DIRECTIVE:
Wherever "Vector" appears in a line, list that line.

SUPPLIED MATERIAL:
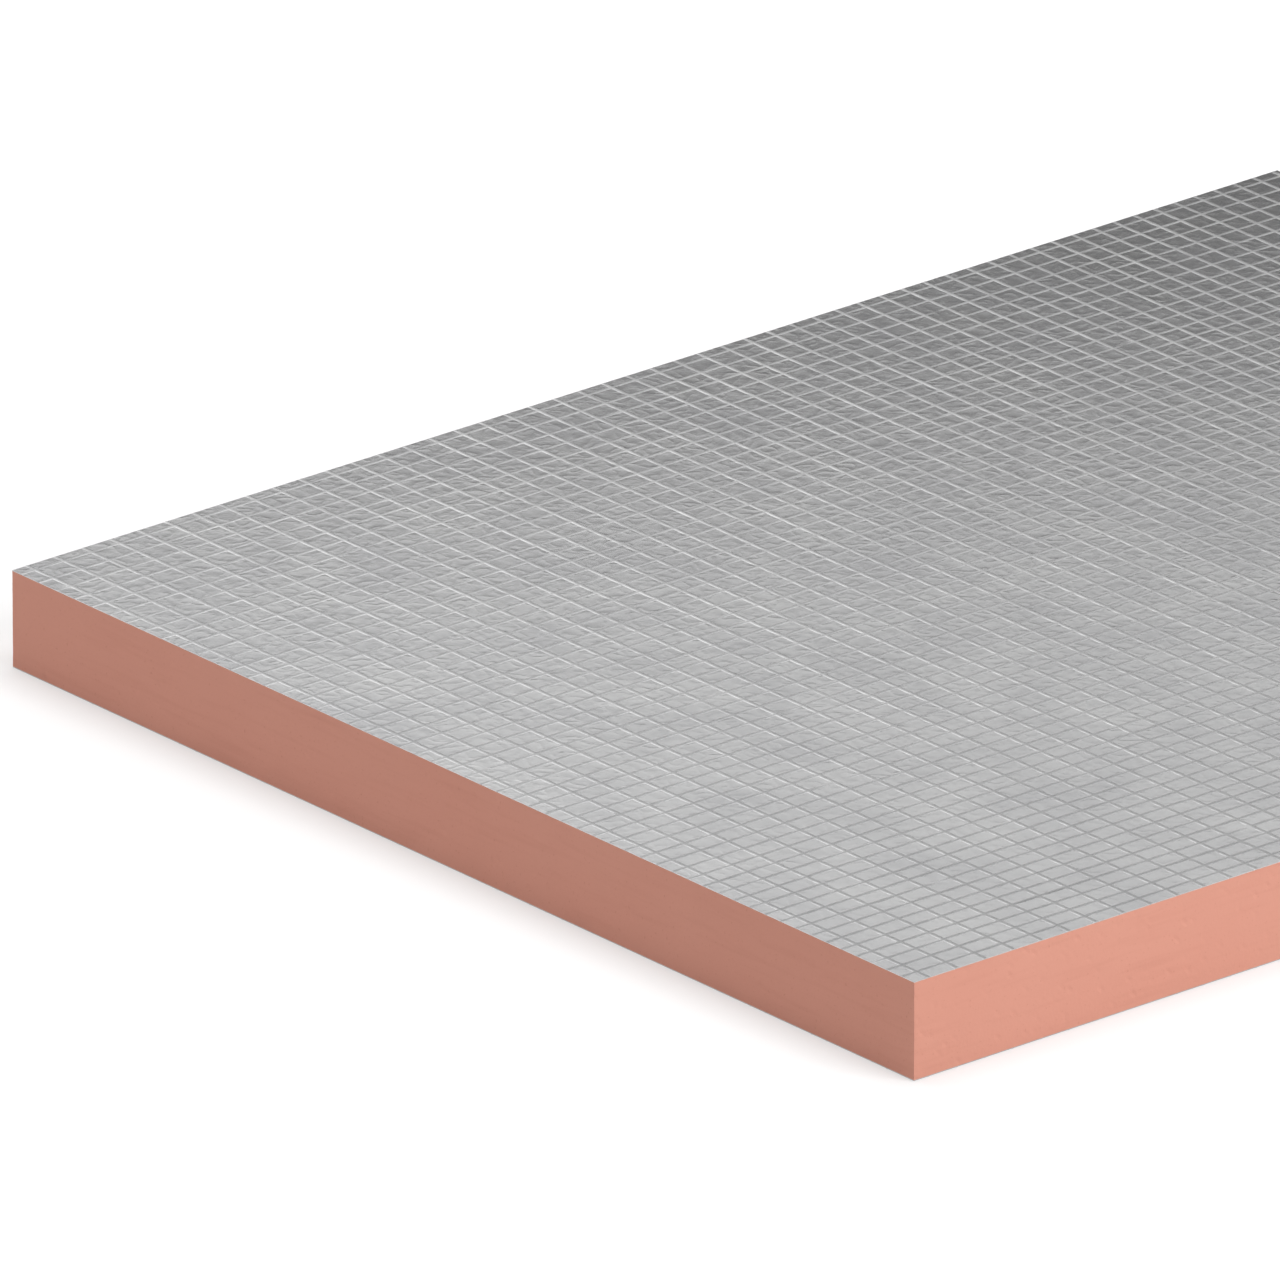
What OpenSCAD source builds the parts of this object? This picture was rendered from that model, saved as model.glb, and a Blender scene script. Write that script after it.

* * *

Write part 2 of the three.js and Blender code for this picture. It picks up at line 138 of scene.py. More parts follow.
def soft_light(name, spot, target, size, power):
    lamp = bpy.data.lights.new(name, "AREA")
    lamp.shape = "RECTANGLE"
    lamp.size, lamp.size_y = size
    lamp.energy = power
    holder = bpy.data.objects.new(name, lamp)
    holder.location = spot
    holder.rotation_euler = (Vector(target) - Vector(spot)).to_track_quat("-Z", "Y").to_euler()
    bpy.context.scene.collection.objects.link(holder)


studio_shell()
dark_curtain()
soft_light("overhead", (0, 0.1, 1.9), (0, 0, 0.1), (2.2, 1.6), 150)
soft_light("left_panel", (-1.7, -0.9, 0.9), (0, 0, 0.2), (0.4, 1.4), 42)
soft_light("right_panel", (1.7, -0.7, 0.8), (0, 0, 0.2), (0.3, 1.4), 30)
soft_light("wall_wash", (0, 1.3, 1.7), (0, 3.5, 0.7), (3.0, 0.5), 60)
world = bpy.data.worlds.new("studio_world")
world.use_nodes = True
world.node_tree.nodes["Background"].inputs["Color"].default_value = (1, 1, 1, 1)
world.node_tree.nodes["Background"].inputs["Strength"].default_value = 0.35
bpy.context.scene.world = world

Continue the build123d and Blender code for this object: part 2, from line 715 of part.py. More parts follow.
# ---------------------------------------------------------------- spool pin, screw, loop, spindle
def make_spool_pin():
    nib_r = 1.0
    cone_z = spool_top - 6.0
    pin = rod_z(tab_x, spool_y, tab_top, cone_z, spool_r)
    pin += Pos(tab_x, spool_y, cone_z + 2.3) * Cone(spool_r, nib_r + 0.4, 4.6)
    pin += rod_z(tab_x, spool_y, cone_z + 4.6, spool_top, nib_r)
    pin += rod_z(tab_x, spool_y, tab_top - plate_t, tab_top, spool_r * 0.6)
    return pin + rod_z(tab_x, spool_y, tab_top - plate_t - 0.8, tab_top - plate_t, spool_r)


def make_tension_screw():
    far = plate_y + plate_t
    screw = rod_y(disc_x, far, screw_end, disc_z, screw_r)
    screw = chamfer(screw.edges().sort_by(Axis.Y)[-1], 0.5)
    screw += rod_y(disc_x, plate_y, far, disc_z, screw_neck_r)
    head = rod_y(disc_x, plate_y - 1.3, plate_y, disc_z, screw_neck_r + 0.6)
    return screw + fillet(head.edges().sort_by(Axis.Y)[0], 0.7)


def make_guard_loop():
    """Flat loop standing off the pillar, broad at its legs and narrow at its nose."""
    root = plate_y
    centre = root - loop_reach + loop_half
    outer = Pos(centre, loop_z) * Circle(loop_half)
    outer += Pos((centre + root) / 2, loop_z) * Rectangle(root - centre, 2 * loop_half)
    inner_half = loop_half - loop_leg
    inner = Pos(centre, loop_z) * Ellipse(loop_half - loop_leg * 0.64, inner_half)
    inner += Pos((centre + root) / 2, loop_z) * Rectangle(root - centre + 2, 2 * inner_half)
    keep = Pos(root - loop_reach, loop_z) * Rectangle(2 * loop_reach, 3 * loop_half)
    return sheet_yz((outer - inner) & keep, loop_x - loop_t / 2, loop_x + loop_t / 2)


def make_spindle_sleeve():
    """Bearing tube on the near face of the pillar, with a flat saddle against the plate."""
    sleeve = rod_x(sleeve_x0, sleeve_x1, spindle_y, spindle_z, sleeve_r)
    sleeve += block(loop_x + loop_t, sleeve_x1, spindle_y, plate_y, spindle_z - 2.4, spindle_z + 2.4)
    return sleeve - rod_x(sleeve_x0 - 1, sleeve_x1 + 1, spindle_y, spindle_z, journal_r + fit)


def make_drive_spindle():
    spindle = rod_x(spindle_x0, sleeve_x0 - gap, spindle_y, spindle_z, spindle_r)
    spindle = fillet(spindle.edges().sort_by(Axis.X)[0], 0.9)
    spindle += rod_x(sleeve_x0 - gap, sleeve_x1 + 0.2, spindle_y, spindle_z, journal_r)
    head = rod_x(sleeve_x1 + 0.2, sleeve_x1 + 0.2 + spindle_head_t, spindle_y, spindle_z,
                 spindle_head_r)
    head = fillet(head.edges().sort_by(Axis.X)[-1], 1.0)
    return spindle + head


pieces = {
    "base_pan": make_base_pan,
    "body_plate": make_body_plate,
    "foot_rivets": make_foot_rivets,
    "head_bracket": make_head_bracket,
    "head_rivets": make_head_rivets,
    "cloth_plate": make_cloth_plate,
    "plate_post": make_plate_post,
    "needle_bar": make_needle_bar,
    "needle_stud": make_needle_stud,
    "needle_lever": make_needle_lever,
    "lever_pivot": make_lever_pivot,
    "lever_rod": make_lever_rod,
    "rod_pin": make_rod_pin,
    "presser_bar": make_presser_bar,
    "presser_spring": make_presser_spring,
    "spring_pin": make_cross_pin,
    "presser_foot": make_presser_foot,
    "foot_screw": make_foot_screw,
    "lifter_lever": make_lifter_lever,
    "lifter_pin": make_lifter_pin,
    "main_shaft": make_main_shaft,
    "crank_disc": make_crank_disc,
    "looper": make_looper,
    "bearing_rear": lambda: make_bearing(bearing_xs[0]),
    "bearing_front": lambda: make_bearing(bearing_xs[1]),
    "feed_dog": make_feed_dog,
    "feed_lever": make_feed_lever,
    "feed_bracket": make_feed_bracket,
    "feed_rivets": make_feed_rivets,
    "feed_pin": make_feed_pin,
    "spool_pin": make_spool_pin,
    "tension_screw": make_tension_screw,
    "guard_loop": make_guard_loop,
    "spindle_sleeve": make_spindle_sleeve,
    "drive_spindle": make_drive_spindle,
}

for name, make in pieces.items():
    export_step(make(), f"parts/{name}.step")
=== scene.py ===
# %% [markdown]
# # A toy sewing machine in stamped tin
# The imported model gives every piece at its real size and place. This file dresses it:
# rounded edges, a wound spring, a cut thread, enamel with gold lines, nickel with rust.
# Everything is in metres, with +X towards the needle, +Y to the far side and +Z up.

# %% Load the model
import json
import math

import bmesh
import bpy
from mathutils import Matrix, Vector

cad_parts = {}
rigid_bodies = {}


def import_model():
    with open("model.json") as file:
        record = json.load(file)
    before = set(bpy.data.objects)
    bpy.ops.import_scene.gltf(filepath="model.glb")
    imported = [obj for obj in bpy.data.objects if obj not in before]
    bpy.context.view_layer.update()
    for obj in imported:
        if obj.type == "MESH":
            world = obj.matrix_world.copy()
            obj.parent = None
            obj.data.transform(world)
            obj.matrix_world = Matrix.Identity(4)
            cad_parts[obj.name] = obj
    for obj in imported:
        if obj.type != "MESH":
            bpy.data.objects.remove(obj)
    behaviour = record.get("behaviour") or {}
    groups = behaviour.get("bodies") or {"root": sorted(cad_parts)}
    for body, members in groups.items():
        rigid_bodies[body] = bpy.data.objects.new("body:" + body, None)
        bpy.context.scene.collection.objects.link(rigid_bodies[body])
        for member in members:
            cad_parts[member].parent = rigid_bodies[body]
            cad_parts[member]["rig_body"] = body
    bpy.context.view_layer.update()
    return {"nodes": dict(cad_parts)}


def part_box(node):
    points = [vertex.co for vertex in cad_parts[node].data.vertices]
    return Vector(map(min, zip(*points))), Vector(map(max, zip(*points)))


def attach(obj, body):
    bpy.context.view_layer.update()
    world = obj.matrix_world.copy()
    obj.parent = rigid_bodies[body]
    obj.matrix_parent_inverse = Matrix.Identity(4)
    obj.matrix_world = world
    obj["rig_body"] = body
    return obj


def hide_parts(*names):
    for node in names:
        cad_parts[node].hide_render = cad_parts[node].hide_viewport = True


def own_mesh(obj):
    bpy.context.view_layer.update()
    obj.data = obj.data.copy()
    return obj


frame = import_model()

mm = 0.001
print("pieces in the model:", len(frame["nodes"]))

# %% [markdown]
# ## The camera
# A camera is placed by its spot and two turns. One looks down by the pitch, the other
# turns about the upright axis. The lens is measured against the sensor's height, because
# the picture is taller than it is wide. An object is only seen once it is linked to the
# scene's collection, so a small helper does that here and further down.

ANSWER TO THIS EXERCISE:
    holder.rotation_euler = (Vector(target) - Vector(spot)).to_track_quat("-Z", "Y").to_euler()
from mathutils import Matrix, Vector
    return Vector(map(min, zip(*points))), Vector(map(max, zip(*points)))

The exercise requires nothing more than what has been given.